What this task involves: Repeat, exactly, the run of lines that opens with the line containing "write it all" and closes with the line containing "cad_parts[node].hide_render = cad_parts[node].hide_viewport", and leave all other lines out.
--- Dataset section ---
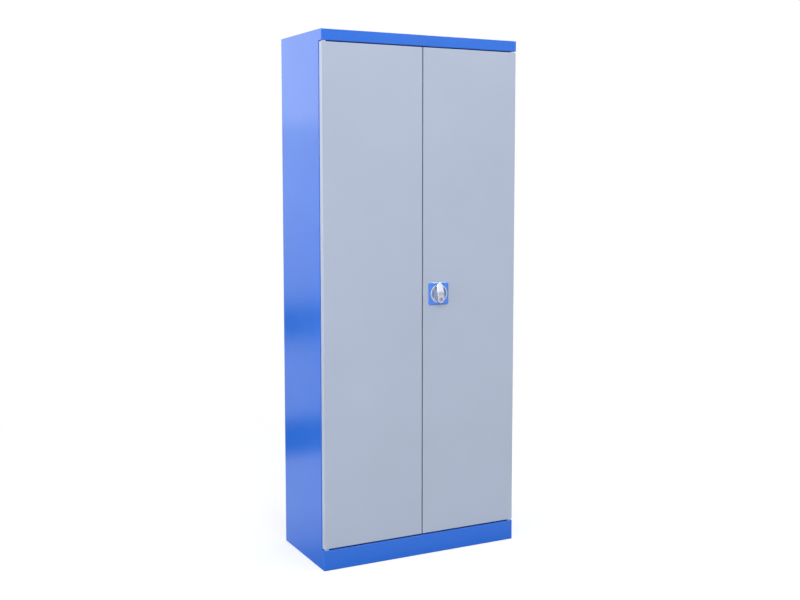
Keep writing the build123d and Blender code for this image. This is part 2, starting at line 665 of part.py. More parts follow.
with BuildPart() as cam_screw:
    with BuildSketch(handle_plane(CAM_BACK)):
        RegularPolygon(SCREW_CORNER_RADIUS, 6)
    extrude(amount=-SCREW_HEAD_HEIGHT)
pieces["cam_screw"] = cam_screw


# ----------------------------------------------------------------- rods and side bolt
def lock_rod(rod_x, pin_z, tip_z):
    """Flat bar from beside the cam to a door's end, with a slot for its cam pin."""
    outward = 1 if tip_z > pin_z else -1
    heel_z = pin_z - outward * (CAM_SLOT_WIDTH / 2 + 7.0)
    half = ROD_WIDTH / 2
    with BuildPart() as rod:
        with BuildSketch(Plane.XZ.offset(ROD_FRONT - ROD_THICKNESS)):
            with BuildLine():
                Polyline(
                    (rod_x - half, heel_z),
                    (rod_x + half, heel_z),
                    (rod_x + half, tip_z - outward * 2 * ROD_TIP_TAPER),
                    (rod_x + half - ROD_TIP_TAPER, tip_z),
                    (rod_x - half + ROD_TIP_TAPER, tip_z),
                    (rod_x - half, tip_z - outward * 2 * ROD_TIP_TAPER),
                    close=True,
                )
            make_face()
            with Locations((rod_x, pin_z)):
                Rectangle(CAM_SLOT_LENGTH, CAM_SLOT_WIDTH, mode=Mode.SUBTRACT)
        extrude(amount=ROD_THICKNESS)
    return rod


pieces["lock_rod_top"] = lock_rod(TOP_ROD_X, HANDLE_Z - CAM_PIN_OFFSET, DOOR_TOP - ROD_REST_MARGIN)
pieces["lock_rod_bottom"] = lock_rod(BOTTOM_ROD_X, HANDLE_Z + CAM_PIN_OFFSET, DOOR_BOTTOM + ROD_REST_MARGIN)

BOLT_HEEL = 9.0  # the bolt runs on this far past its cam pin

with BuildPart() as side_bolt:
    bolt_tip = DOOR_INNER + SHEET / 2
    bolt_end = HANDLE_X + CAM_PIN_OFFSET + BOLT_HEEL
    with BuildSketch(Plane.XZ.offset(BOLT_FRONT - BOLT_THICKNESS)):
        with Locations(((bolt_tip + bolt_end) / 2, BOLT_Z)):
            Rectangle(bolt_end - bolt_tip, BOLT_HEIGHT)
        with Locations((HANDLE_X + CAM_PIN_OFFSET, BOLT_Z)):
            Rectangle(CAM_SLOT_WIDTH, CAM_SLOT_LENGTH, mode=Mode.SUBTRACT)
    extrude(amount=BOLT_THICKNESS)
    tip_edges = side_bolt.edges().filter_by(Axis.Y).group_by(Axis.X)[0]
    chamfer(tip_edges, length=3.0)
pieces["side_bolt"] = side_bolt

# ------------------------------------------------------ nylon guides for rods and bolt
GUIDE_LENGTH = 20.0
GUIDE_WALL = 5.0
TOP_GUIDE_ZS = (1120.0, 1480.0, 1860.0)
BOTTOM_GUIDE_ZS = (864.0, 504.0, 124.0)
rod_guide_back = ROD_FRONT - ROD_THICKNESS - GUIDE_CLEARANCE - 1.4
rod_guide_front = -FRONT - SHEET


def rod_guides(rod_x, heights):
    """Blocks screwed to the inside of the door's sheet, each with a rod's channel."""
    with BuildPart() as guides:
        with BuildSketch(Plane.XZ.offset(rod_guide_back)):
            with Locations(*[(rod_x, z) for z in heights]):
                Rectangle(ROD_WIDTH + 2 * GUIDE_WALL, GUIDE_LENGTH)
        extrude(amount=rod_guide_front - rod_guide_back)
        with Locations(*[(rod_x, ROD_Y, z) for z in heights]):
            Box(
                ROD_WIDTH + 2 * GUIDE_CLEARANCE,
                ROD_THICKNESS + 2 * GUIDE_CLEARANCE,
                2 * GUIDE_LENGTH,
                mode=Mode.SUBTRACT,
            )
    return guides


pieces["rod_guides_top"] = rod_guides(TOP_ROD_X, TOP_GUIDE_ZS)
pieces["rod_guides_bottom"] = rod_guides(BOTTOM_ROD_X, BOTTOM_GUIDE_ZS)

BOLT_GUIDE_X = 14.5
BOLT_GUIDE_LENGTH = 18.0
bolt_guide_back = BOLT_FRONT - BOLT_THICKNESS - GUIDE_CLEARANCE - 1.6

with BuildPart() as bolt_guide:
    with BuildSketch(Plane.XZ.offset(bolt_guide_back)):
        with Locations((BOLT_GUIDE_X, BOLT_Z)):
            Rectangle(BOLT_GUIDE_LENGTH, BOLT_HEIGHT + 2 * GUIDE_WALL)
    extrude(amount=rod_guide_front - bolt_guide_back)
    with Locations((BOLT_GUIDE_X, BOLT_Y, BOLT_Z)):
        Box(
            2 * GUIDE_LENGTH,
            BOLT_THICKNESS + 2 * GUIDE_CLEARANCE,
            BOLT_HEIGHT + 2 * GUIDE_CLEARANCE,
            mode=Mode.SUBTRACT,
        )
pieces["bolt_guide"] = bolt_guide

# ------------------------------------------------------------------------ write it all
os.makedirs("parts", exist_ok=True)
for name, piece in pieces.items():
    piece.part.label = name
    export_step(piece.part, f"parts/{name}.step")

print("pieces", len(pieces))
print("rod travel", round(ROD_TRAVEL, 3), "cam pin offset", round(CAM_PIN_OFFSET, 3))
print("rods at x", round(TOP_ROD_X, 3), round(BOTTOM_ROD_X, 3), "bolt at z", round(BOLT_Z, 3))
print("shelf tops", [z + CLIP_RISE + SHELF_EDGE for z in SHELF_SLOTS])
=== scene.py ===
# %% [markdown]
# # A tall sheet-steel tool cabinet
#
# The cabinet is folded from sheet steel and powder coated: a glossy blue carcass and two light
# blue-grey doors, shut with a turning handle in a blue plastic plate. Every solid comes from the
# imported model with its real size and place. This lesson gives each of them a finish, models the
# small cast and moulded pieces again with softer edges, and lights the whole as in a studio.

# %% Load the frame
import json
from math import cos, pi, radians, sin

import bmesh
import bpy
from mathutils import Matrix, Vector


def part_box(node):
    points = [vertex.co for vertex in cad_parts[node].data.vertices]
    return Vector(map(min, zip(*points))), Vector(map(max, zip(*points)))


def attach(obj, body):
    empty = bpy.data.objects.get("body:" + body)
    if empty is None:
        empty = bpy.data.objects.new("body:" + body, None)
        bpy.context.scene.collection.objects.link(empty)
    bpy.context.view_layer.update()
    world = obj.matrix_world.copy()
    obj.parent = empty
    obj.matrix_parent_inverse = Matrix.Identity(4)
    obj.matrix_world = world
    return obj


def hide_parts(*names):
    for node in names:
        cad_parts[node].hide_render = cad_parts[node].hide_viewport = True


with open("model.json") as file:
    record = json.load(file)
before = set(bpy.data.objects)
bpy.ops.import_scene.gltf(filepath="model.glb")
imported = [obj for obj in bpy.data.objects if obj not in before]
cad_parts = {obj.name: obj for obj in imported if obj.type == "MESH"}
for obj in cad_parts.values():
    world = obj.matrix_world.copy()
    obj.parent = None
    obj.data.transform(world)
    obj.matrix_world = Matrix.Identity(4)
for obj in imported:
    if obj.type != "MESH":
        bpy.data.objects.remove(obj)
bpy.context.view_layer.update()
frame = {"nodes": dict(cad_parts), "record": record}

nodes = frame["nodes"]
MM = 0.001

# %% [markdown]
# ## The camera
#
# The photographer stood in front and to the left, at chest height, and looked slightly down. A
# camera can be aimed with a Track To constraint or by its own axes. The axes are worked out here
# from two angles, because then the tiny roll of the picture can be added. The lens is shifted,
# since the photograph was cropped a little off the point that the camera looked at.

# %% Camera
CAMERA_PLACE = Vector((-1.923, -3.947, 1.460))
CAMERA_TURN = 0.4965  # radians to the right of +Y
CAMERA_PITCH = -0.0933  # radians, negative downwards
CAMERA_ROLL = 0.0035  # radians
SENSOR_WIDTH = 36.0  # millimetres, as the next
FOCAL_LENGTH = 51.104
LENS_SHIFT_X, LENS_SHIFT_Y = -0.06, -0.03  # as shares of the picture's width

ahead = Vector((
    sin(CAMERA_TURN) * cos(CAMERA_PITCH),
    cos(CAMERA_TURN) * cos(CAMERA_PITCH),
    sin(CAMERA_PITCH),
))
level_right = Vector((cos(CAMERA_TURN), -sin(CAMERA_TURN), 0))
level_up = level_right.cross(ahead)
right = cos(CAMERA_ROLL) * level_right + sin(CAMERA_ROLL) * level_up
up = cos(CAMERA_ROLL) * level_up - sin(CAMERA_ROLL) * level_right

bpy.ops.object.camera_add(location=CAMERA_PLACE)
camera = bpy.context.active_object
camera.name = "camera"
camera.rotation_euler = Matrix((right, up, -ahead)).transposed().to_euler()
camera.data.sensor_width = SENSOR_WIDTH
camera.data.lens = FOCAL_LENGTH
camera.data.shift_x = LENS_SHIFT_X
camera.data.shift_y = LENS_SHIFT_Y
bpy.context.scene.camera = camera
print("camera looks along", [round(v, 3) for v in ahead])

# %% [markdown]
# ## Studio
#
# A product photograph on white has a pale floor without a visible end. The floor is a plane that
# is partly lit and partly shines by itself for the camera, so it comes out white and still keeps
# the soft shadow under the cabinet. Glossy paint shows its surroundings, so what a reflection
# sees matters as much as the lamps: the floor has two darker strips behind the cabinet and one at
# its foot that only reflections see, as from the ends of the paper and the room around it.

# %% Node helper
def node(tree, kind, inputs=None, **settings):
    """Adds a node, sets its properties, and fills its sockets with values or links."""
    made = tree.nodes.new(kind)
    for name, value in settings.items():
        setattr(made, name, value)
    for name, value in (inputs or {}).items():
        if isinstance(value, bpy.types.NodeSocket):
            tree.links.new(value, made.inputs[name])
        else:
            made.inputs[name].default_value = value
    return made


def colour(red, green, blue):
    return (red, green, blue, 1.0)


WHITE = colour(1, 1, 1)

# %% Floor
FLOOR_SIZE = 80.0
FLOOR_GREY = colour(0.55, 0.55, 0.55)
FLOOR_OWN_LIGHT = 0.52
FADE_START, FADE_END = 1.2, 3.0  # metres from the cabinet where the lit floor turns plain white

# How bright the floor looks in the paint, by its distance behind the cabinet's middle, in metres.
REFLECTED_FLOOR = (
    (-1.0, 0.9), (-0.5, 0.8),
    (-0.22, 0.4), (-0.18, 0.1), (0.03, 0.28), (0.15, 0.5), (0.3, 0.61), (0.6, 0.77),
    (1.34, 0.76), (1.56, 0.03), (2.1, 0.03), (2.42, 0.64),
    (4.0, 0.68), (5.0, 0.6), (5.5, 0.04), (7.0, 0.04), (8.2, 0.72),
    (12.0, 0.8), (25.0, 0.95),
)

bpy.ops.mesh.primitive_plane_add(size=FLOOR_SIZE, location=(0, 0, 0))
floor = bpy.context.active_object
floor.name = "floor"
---
Reply to the exercise:
# ------------------------------------------------------------------------ write it all
os.makedirs("parts", exist_ok=True)
for name, piece in pieces.items():
    piece.part.label = name
    export_step(piece.part, f"parts/{name}.step")

print("pieces", len(pieces))
print("rod travel", round(ROD_TRAVEL, 3), "cam pin offset", round(CAM_PIN_OFFSET, 3))
print("rods at x", round(TOP_ROD_X, 3), round(BOTTOM_ROD_X, 3), "bolt at z", round(BOLT_Z, 3))
print("shelf tops", [z + CLIP_RISE + SHELF_EDGE for z in SHELF_SLOTS])
=== scene.py ===
# %% [markdown]
# # A tall sheet-steel tool cabinet
#
# The cabinet is folded from sheet steel and powder coated: a glossy blue carcass and two light
# blue-grey doors, shut with a turning handle in a blue plastic plate. Every solid comes from the
# imported model with its real size and place. This lesson gives each of them a finish, models the
# small cast and moulded pieces again with softer edges, and lights the whole as in a studio.

# %% Load the frame
import json
from math import cos, pi, radians, sin

import bmesh
import bpy
from mathutils import Matrix, Vector


def part_box(node):
    points = [vertex.co for vertex in cad_parts[node].data.vertices]
    return Vector(map(min, zip(*points))), Vector(map(max, zip(*points)))


def attach(obj, body):
    empty = bpy.data.objects.get("body:" + body)
    if empty is None:
        empty = bpy.data.objects.new("body:" + body, None)
        bpy.context.scene.collection.objects.link(empty)
    bpy.context.view_layer.update()
    world = obj.matrix_world.copy()
    obj.parent = empty
    obj.matrix_parent_inverse = Matrix.Identity(4)
    obj.matrix_world = world
    return obj


def hide_parts(*names):
    for node in names:
        cad_parts[node].hide_render = cad_parts[node].hide_viewport = True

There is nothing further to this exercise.